To include self-scattering, <source_dust nr_photons = "Nph"> (Nph is the number of photon packages) and <path_grid> with the path to the grid file of the temperature simulation (e.g. "projects/disk/example/temp/grid_temp.dat") have to be provided in the command file (dust_mc).

Note

dust simulations only include directly emitted radiation of the dust and the source if defined. dust_mc simulations include directly emitted and scattered stellar radiation, scattered radiation thermally emitted by dust, but not directly emitted radiation of the dust. Thus, the user has to combine the results of dust and dust_mc simulations to obtain a complete spectrum.

Important

If users write their own command file, before starting the simulation, please check <dust_component>, <path_grid>, and <path_out> in the command file for the correct (absolute) paths.

Warning

The previous results will be overwritten, if the same command file is used. Please change <path_out> in the command file to use a new directory for the new results.

Create a grid

POLARIS includes PolarisTools, a Python package to create custom grid files for POLARIS. The (binary) grid file can be created with the command polaris-gen.

Predefined models

There are already two models available:

Circumstellar disk with a power-law density distribution

$$ \rho(r, z) = \rho_0 \left( \frac{r}{r_0} \right)^{-\alpha} \times \exp\left[ -\frac{1}{2} \left( \frac{z}{h(r)} \right)^2 \right] $$

$$ h(r) = h_0 \left( \frac{r}{r_0} \right)^\beta $$

Default values: $r_0 = 100\ \mathrm{au}$, $h_0 = 10\ \mathrm{au}$, $\beta = 1.1$, $\alpha = 3 (\beta - 0.5)$, inner disk radius $r_\mathrm{in} = 0.1\ \mathrm{au}$, outer disk radius $r_\mathrm{out} = 100\ \mathrm{au}$, and total gas mass $M_\mathrm{gas} = 10^{-3}\ \mathrm{M_\odot}$ with a dust to gas mass ratio of $0.01$.

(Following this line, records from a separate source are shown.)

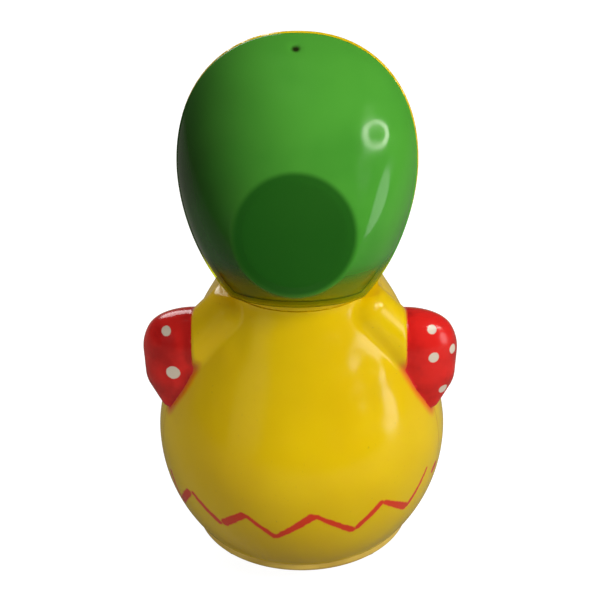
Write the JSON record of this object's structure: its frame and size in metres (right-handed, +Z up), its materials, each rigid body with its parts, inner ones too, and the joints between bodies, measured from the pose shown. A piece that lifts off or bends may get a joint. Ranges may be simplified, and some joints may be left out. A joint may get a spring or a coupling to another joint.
{
  "type": "wind-up hopping chick toy",
  "caption": "Clockwork hopping chick: hollow moulded body in two shells, round head in a flared bonnet, flank key, geared spring motor and feet on a crank-driven lever.",
  "frame": {"origin": "on the ground under the body's vertical axis, midway between the feet's soles", "axes": "+Z up, the chick faces -Y, its own left side and the key are on +X; every clockwork arbor lies along X"},
  "size_m": [0.0626, 0.0636, 0.1154],
  "materials": {
    "yellow_plastic": "glossy moulded polystyrene, wings and zigzag band painted red",
    "green_plastic": "glossy translucent green polystyrene",
    "orange_plastic": "glossy moulded plastic",
    "black_plastic": "glossy moulded plastic",
    "base_plastic": "tan-yellow moulded plastic",
    "bush_plastic": "plain nylon",
    "steel": "zinc-plated stamped steel",
    "spring_steel": "blued spring steel",
    "brass": "stamped brass",
    "key_steel": "nickel-plated steel"
  },
  "bodies": {
    "casing": {"body_front_shell": "yellow_plastic", "body_back_shell": "yellow_plastic", "face_shell": "yellow_plastic", "bonnet": "green_plastic", "beak": "orange_plastic", "eyes": "black_plastic", "base_plate": "base_plastic", "base_screws": "steel", "frame_plate_left": "steel", "frame_plate_right": "steel", "frame_pillars": "steel", "motor_screws": "steel", "mainspring": "spring_steel", "key_bush": "bush_plastic", "foot_pivot_pin": "steel", "spring_post": "steel", "foot_return_spring": "spring_steel"},
    "winding_side": {"winding_arbor": "steel", "ratchet_wheel": "steel", "winding_key": "key_steel"},
    "great_wheel_side": {"great_wheel": "brass", "click_stud": "steel", "click_spring": "spring_steel"},
    "click_side": {"click": "steel"},
    "second_side": {"second_arbor": "steel", "second_pinion": "steel", "second_wheel": "brass"},
    "third_side": {"third_arbor": "steel", "third_pinion": "steel", "third_wheel": "brass"},
    "crank_side": {"crank_arbor": "steel", "crank_pinion": "steel", "crank_disc": "steel", "crank_pin": "steel"},
    "foot_side": {"foot_lever": "steel", "left_foot": "orange_plastic", "right_foot": "orange_plastic", "foot_rivets": "steel"}
  },
  "joints": [
    {"name": "great_wheel_spin", "type": "hinge", "parent": "casing", "child": "great_wheel_side", "pos_m": [0, -0.014, 0.0182], "axis": [1, 0, 0], "continuous": true},
    {"name": "key_spin", "type": "hinge", "parent": "casing", "child": "winding_side", "pos_m": [0, -0.014, 0.0182], "axis": [1, 0, 0], "continuous": true},
    {"name": "second_arbor_spin", "type": "hinge", "parent": "casing", "child": "second_side", "pos_m": [0, -0.00241, 0.02288], "axis": [1, 0, 0], "continuous": true},
    {"name": "third_arbor_spin", "type": "hinge", "parent": "casing", "child": "third_side", "pos_m": [0, 0.00642, 0.01819], "axis": [1, 0, 0], "continuous": true},
    {"name": "crank_spin", "type": "hinge", "parent": "casing", "child": "crank_side", "pos_m": [0, -0.00048, 0.0124], "axis": [1, 0, 0], "continuous": true},
    {"name": "click_lift", "type": "hinge", "parent": "great_wheel_side", "child": "click_side", "pos_m": [0, -0.02038, 0.01649], "axis": [1, 0, 0], "range_deg": [0, 12], "deforming": ["click_spring"]},
    {"name": "foot_hop", "type": "hinge", "parent": "casing", "child": "foot_side", "pos_m": [0, 0.0095, 0.0098], "axis": [1, 0, 0], "range_deg": [0, 12], "stiffness_Nm_per_rad": 0.02, "springref_deg": -8.59, "deforming": ["foot_return_spring"]}
  ],
  "couplings": [
    {"joint": "key_spin", "follows": "great_wheel_spin", "ratio": 1},
    {"joint": "second_arbor_spin", "follows": "great_wheel_spin", "ratio": -4},
    {"joint": "third_arbor_spin", "follows": "great_wheel_spin", "ratio": 12},
    {"joint": "crank_spin", "follows": "great_wheel_spin", "ratio": -42}
  ]
}
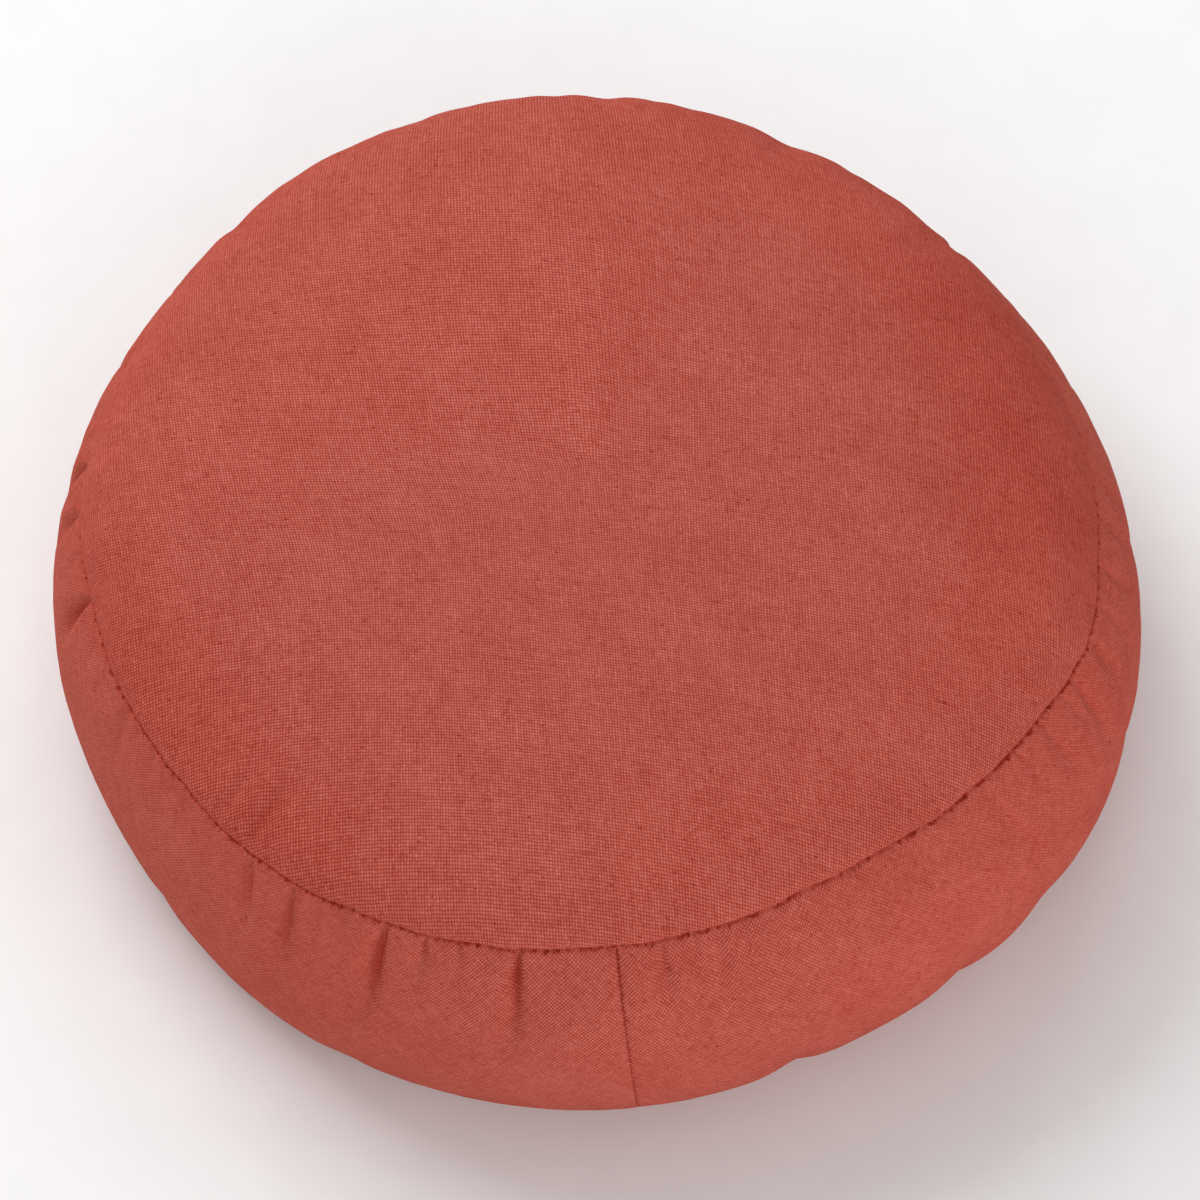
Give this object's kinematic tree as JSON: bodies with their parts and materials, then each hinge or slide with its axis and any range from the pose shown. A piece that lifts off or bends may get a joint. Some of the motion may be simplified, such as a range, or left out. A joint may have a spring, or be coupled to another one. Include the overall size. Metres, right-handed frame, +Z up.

Sphere with a constant density distribution

$$ \rho(r) = \rho_0 $$

Default values: inner radius $r_\mathrm{in} = 0.1\ \mathrm{au}$, outer radius $r_\mathrm{out} = 100\ \mathrm{au}$, and total gas mass $M_\mathrm{gas} = 10^{-4}\ \mathrm{M_\odot}$ with a dust to gas mass ratio of $0.01$. In addition, the sphere model has a magnetic field with a toroidal geometry and a strength of $10^{-10}\ \mathrm{T}$.

By default, the density distribution is normalized to the given total mass, so the value of $\rho_0$ is calculated accordingly.

To create a grid file, use

polaris-gen model_name grid_filename.dat

where model_name is either disk, or sphere. The (binary) grid file will be stored at projects/model_name/. To modify specific parameters of the model, for instance a total gas mass of $10^{-5}\ \mathrm{M_\odot}$ and an inner radius of $1\ \mathrm{au}$, type:

polaris-gen model_name grid_filename.dat --gas_mass 1e-5M_sun --inner_radius 1AU

Tip

For more information, type:

polaris-gen -h

Extra parameter

To modify further model specific parameter values, the user can parse a list of parameter values using the option --extra followed by the keywords and the corresponding value (int, float, or str). By default, the user can parse

• 5 values for the disk model: reference radius ref_radius ($r_0$ in meter), reference scale height ref_scale_height ($h_0$ in meter), alpha ($\alpha$), beta ($\beta$), and tapered_gamma ($\gamma$),

• 2 values for the sphere model: the geometry of the magnetic field mag_field_geometry (toroidal, vertical, or radial) and the magnetic field strength mag_field_strength (in tesla).

For example, the disk density profile can be modified to $r_0 = 50\ \mathrm{au}$ and $\beta = 1.25$ with

polaris-gen disk grid_filename.dat --extra ref_radius 50*149597870700 beta 1.25

or the magnetic field of the sphere to a radial geometry with

polaris-gen sphere grid_filename.dat --extra mag_field_geometry radial

By adding tapered_gamma ($\gamma$) to the extra parameter of the disk model, the density distribution has an additional exponential taper at large radii (e.g. Andrews et al. 2009)

$$ \rho(r, z) = \rho_0 \left( \frac{r}{r_0} \right)^{-\alpha} \exp\left[ -\left( \frac{r}{r_0} \right)^{2 - \gamma} \right] \times \exp\left[ -\frac{1}{2} \left( \frac{z}{h(r)} \right)^2 \right] $$

Additional parameter values to modify the model can be defined in the function update_parameter in the file tools/polaris_tools_modules/model.py.

Note

For any changes in the files, the user has to recompile PolarisTools with:

./compile.sh -t

or if compiled without the script:

python3 tools/setup.py install --user &>/dev/null

Custom model

For a more complex model modification, it is recommended that users define their own models in tools/polaris_tools_custom/model.py. Therein, each model is defined as a class with a corresponding entry in the dictionary at the top of model.py. Similar, to create a grid file for a custom model, use

polaris-gen model_name grid_filename.dat

where model_name is the name of the model in the dictionary of model.py.

Note

For any changes in the files, the user has to recompile PolarisTools with:

./compile.sh -t

or if compiled without the script:

python3 tools/setup.py install --user &>/dev/null

Convert a grid file

Users can also write and edit their own grid file. For this purpose, the command polaris-convert has an ascii to binary converter (and vice versa) for converting grid files. To convert an existing ascii grid file to a binary grid file, use

polaris-convert input_file output_file ascii2binary

To convert an existing binary grid file to an ascii grid file, use

polaris-convert input_file output_file binary2ascii

For the general structure and available options in the grid file, please read the manual (Sect. 2.3).